--- Start of Input data ---
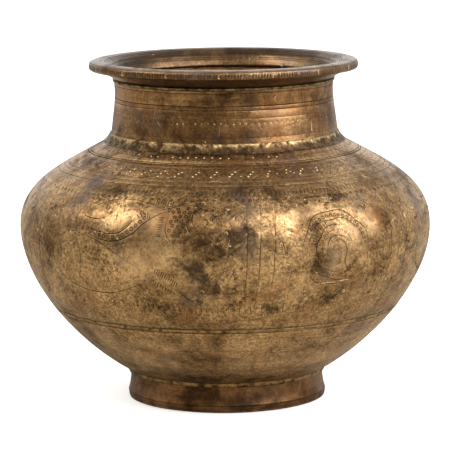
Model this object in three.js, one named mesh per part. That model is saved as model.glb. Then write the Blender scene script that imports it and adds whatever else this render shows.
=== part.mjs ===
// Lota: a round-bellied brass water pot with a short neck, a broad flat rim and a ring foot.
// Five turned brass castings (foot ring, lower bowl, upper body, neck collar, rim ring) are
// joined by four rings of yellow brazing spelter. Nothing on it moves.
//
// Millimetres, +Z up, origin at the middle of the foot's underside. Every piece is turned about Z,
// so every piece is one closed section of [radius, height] points carried round that axis.

import * as THREE from "three";

// Overall sizes
const potHeight = 124;            // floor to the crest of the rim
const bellyRadius = 75;           // outside, at the widest circle
const bellyHeight = 63.8;         // floor to the widest circle

// Rim ring
const rimRadius = 49;             // outside of the lip
const rimHeight = 7;              // joint with the neck up to the crest
const lipThickness = 3.4;         // upright edge of the lip
const crestWidth = 3.7;           // lip's outside in to the crest line

// Neck collar
const neckHeight = 19.6;          // shoulder's opening up to the rim joint
const neckTopRadius = 40;         // outside, at the rim joint
const neckWaistRadius = 39.7;     // outside, where the neck is slimmest
const neckWaistShare = 0.74;      // how far up the neck the waist lies
const neckRootRadius = 41.6;      // outside, where it stands on the shoulder
const neckWall = 2.5;

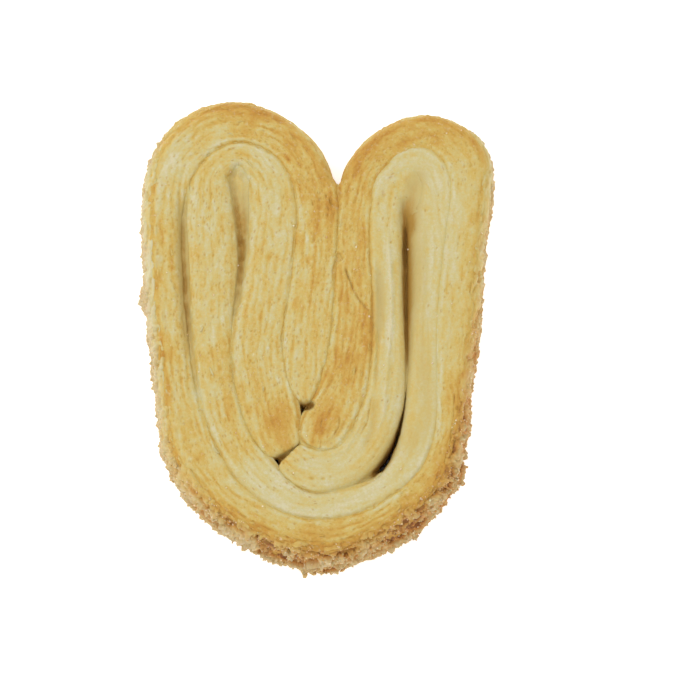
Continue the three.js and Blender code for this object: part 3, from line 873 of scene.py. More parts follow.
class Sheet:
    """A sheet of dough in the making, as a tube of points in rings and columns.

    p runs across it from 1 at its left edge to -1 at its right one, and q from 0 below to 1 on its top. s is
    the distance along it and w the distance from its middle line. Relief stands out from the surface, tone
    adds to the browning, and cuts go straight down.
    """

    def __init__(self, name, stations, bake, sizes, noise):
        self.name, self.sizes, self.noise = name, sizes, noise
        self.p, self.q = ring_layout(*SHEET_COLUMNS[name])
        line = route(stations)
        body = np.linspace(0, line["along"][-1], SHEET_RINGS[name] - 2 * CAP_RINGS)
        distance = np.concatenate([np.zeros(CAP_RINGS), body, np.full(CAP_RINGS, body[-1])])
        self.row = rows_of(line, distance)
        points, self.half, self.from_edge = section(self.row, self.p, self.q, sizes, name)

        # Its ends: the last rings close in on the middle, and bulge a little.
        opening = np.linspace(0, 1, CAP_RINGS, endpoint=False)
        ending = np.linspace(1, 0, CAP_RINGS + 1)[1:]
        closing = np.concatenate([opening, np.ones(len(body)), ending])
        middle_height = np.full(len(distance), sizes.thickness / 2)
        centre = np.stack([self.row["x"], self.row["y"], middle_height], -1)[:, None, :]
        points = centre + (points - centre) * closing[:, None, None]
        bulb = 0.5 * (1 - closing**2) * np.where(distance < body[-1] / 2, -1, 1)
        points[..., :2] += (self.row["heading"] * bulb[:, None])[:, None, :]
        self.points = points
        self.closing = closing[:, None]

        self.w = self.p * self.half
        self.s = distance[:, None] + 0 * self.w
        self.xy = points[..., :2].copy()
        self.top = (self.q == 1).astype(float)
        self.rim, self.grown = edge_kinds(name, self.row["mark"], self.p)
        self.brown, self.calm = baked(bake, self.row["mark"], self.p + 0 * self.s)
        self.airy = 1 - self.calm
        self.cuts, self.stain_and_shade, self.buried = 0 * self.s, 0 * self.s, 0

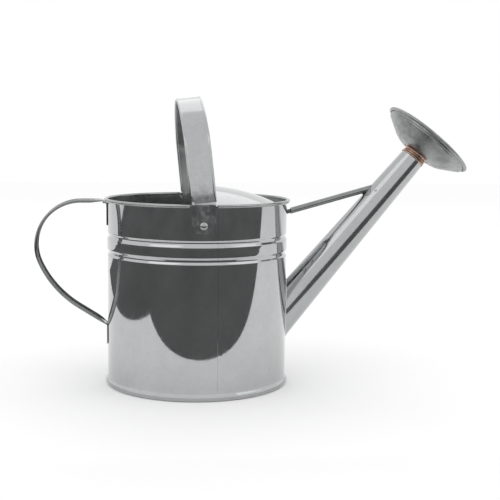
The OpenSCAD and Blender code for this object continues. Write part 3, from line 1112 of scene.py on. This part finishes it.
--- End of Input data ---
Return only the lines from the beginning of the material up to and including the line with "import * as", exactly as written.

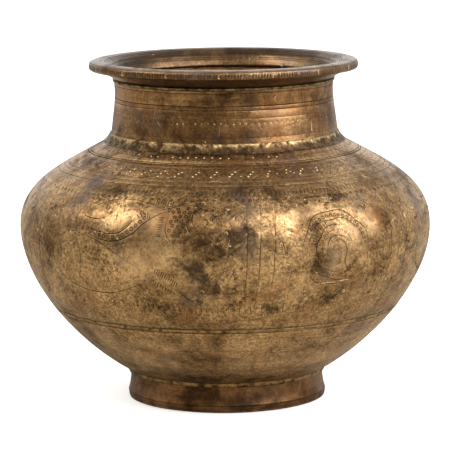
Model this object in three.js, one named mesh per part. That model is saved as model.glb. Then write the Blender scene script that imports it and adds whatever else this render shows.
=== part.mjs ===
// Lota: a round-bellied brass water pot with a short neck, a broad flat rim and a ring foot.
// Five turned brass castings (foot ring, lower bowl, upper body, neck collar, rim ring) are
// joined by four rings of yellow brazing spelter. Nothing on it moves.
//
// Millimetres, +Z up, origin at the middle of the foot's underside. Every piece is turned about Z,
// so every piece is one closed section of [radius, height] points carried round that axis.

import * as THREE from "three";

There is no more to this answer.